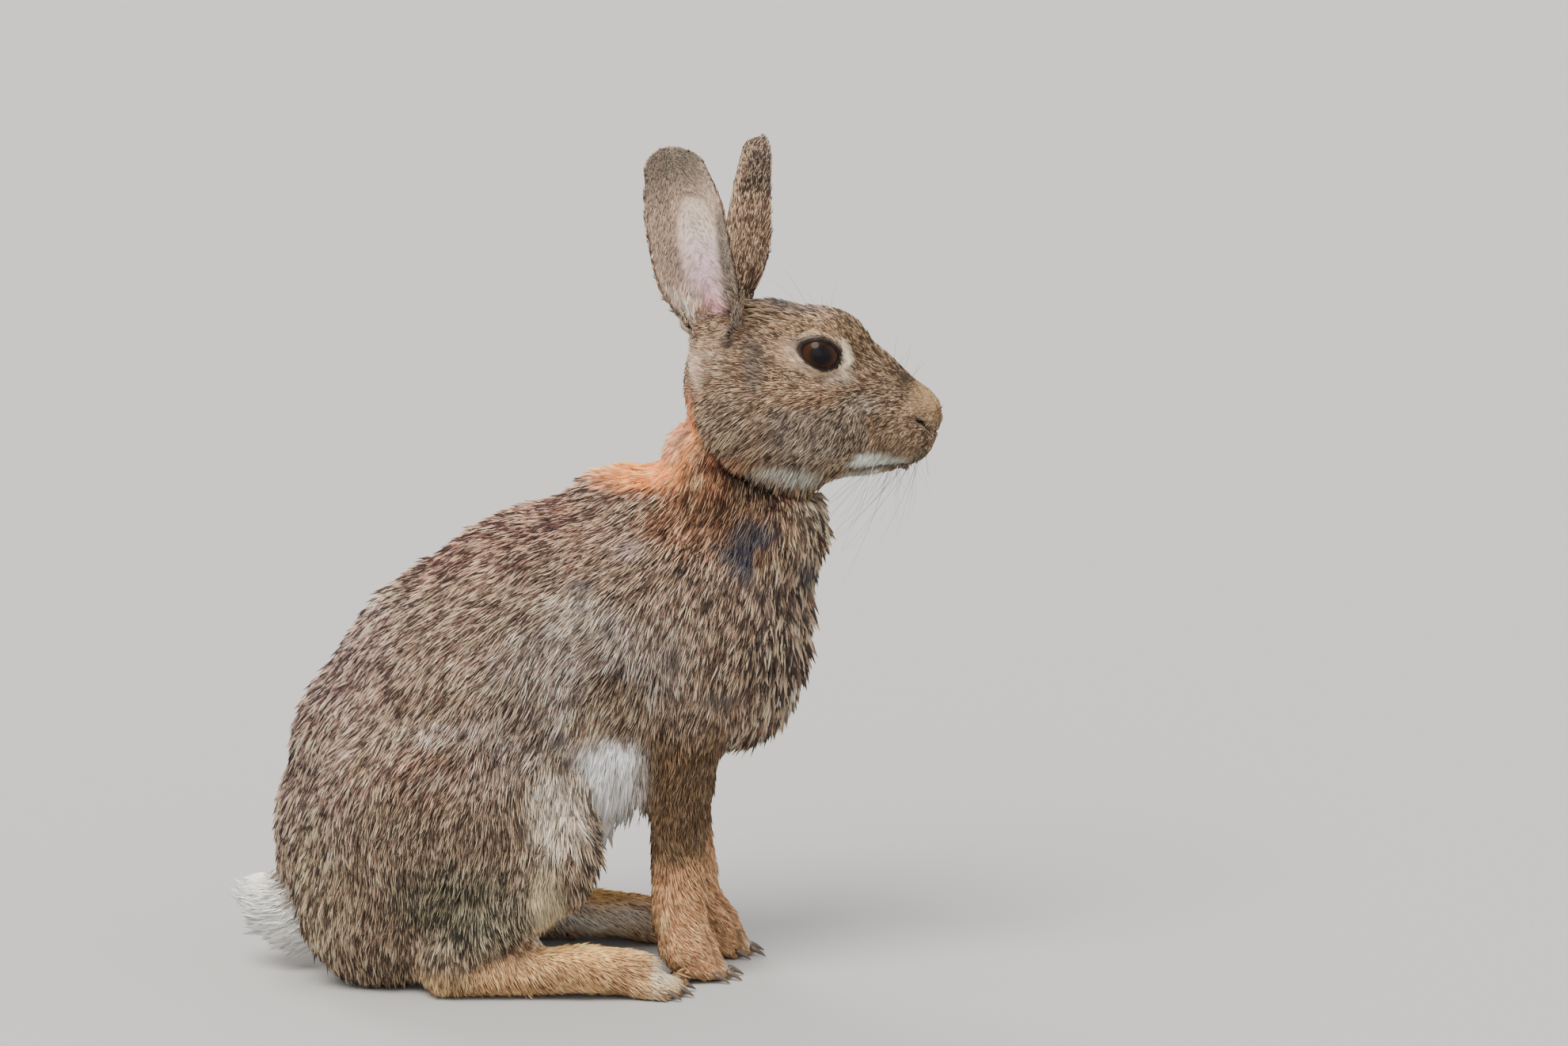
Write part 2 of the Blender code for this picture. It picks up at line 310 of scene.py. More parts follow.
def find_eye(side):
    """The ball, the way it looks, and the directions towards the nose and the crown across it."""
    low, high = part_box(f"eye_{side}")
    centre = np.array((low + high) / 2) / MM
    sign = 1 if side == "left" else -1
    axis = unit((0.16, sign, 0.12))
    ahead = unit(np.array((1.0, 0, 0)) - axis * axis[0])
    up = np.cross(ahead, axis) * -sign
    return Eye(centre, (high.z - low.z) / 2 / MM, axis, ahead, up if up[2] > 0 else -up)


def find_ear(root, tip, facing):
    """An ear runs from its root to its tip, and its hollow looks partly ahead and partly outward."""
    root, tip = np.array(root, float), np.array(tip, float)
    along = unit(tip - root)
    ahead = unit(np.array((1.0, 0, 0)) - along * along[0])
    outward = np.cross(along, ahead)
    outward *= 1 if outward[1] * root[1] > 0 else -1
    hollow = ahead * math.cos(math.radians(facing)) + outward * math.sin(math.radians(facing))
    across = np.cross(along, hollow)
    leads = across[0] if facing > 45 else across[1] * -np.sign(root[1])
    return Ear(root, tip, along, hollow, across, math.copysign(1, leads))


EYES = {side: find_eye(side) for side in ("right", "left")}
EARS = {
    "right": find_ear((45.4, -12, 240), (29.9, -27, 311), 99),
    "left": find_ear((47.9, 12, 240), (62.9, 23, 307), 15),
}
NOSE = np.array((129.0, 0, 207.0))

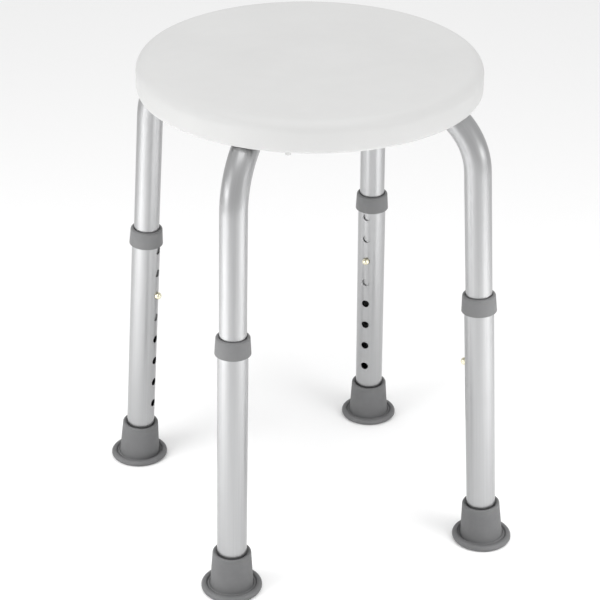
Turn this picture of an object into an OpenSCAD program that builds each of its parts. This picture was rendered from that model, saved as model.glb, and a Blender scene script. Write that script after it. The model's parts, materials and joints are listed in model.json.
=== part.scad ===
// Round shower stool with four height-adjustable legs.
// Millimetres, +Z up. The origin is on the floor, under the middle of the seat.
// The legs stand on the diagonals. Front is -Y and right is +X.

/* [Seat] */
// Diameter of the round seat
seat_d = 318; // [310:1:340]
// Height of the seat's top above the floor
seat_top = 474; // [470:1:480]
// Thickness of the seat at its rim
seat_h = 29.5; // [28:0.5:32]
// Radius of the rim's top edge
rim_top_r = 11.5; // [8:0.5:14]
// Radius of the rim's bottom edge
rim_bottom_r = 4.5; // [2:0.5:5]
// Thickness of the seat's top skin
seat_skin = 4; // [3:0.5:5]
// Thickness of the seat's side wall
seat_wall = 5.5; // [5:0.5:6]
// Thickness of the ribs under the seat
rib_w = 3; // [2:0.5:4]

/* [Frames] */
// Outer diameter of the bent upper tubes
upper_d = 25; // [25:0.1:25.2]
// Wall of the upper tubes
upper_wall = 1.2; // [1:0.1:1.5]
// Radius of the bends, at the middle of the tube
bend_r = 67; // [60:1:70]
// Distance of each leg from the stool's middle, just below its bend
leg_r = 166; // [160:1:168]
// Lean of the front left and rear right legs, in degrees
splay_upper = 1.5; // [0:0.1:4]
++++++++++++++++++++
▶ [GOAL OF THE EXERCISE]
Each line from the start of the listing above through the line containing "right is +X." should be copied exactly, please, with no other lines added.

▶ [THE ANSWER]
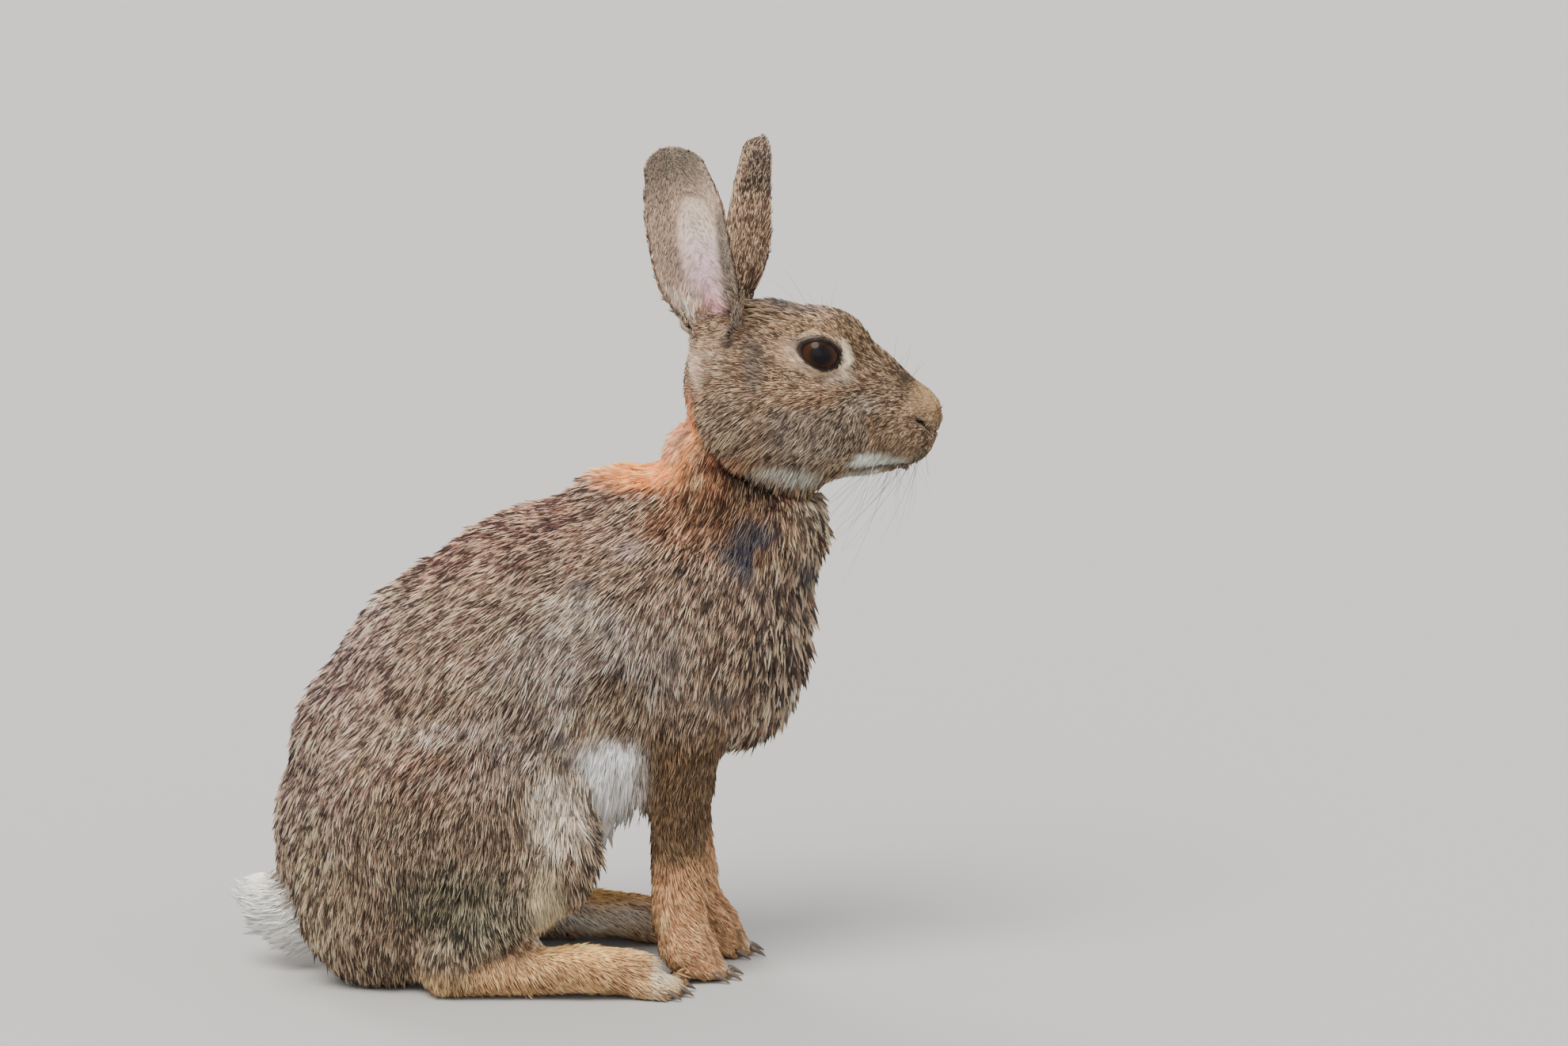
Write part 2 of the Blender code for this picture. It picks up at line 310 of scene.py. More parts follow.
def find_eye(side):
    """The ball, the way it looks, and the directions towards the nose and the crown across it."""
    low, high = part_box(f"eye_{side}")
    centre = np.array((low + high) / 2) / MM
    sign = 1 if side == "left" else -1
    axis = unit((0.16, sign, 0.12))
    ahead = unit(np.array((1.0, 0, 0)) - axis * axis[0])
    up = np.cross(ahead, axis) * -sign
    return Eye(centre, (high.z - low.z) / 2 / MM, axis, ahead, up if up[2] > 0 else -up)


def find_ear(root, tip, facing):
    """An ear runs from its root to its tip, and its hollow looks partly ahead and partly outward."""
    root, tip = np.array(root, float), np.array(tip, float)
    along = unit(tip - root)
    ahead = unit(np.array((1.0, 0, 0)) - along * along[0])
    outward = np.cross(along, ahead)
    outward *= 1 if outward[1] * root[1] > 0 else -1
    hollow = ahead * math.cos(math.radians(facing)) + outward * math.sin(math.radians(facing))
    across = np.cross(along, hollow)
    leads = across[0] if facing > 45 else across[1] * -np.sign(root[1])
    return Ear(root, tip, along, hollow, across, math.copysign(1, leads))


EYES = {side: find_eye(side) for side in ("right", "left")}
EARS = {
    "right": find_ear((45.4, -12, 240), (29.9, -27, 311), 99),
    "left": find_ear((47.9, 12, 240), (62.9, 23, 307), 15),
}
NOSE = np.array((129.0, 0, 207.0))

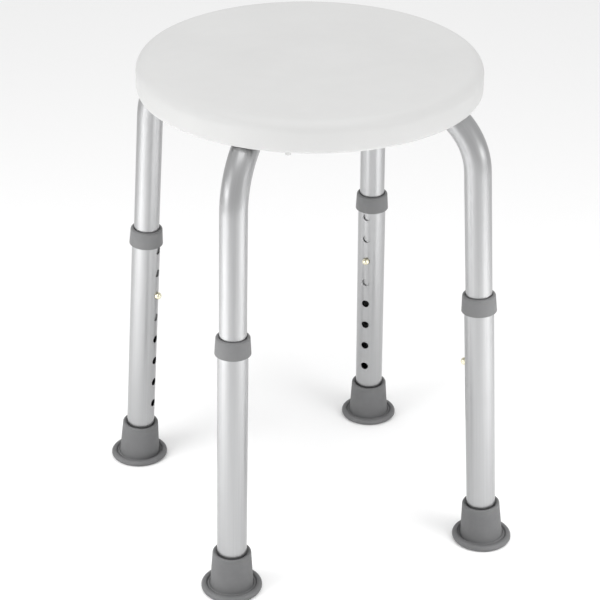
Turn this picture of an object into an OpenSCAD program that builds each of its parts. This picture was rendered from that model, saved as model.glb, and a Blender scene script. Write that script after it. The model's parts, materials and joints are listed in model.json.
=== part.scad ===
// Round shower stool with four height-adjustable legs.
// Millimetres, +Z up. The origin is on the floor, under the middle of the seat.
// The legs stand on the diagonals. Front is -Y and right is +X.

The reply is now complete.